--- Source records ---
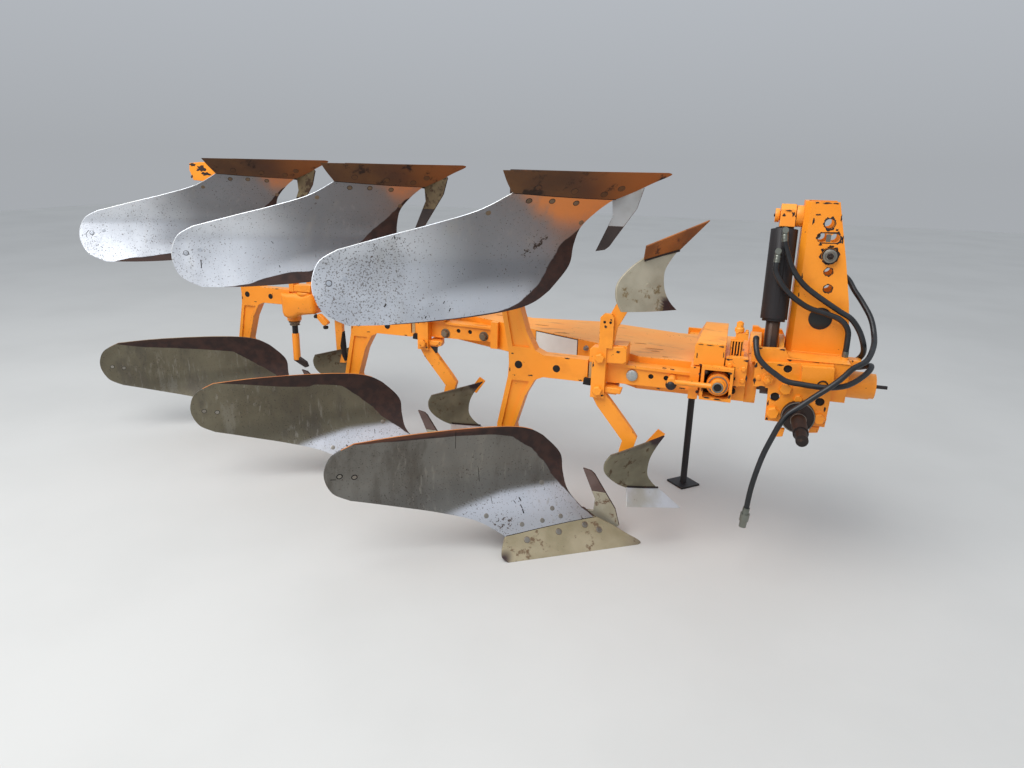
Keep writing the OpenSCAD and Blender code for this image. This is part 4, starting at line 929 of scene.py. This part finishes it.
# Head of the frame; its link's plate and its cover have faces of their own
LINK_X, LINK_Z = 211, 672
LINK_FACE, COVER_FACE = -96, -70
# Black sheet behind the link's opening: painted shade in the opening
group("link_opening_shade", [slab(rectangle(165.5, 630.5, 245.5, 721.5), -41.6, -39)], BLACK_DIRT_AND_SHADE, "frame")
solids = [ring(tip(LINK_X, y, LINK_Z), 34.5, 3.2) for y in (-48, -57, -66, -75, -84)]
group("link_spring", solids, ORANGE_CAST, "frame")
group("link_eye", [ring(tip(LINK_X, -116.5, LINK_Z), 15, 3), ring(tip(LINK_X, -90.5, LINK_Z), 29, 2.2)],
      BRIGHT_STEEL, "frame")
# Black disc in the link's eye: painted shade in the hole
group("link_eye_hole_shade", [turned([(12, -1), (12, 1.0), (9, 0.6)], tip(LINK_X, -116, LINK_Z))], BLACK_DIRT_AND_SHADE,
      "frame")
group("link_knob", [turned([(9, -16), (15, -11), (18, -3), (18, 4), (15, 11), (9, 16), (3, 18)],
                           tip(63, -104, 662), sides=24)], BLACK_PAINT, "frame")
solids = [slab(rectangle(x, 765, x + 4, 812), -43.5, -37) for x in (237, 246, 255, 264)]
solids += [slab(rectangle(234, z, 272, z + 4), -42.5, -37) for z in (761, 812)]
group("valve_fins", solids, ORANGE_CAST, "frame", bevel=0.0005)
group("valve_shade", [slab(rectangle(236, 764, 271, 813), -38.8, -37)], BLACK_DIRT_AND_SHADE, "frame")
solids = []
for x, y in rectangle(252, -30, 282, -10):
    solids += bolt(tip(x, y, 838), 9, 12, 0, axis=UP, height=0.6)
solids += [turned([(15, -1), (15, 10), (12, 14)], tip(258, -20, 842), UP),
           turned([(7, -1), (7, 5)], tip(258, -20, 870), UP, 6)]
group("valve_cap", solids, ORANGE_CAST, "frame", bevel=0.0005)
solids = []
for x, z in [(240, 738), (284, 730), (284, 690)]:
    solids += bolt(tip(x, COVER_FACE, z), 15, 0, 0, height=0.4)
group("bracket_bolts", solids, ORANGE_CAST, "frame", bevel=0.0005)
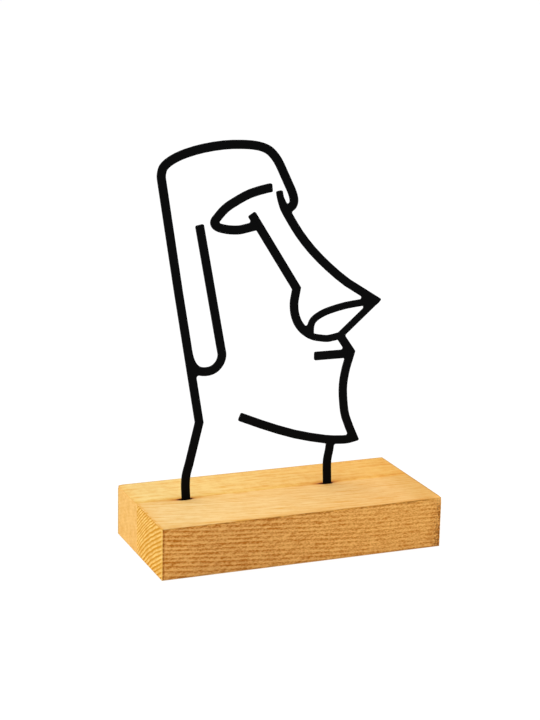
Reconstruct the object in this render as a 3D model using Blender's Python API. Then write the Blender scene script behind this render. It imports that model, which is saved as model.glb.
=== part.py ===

--- TASK DIRECTIONS ---
Your task is to write out the lines from the one with "Reconstruct the object" through the end of the records, exactly and with nothing added.

--- TASK RESULT ---
Reconstruct the object in this render as a 3D model using Blender's Python API. Then write the Blender scene script behind this render. It imports that model, which is saved as model.glb.
=== part.py ===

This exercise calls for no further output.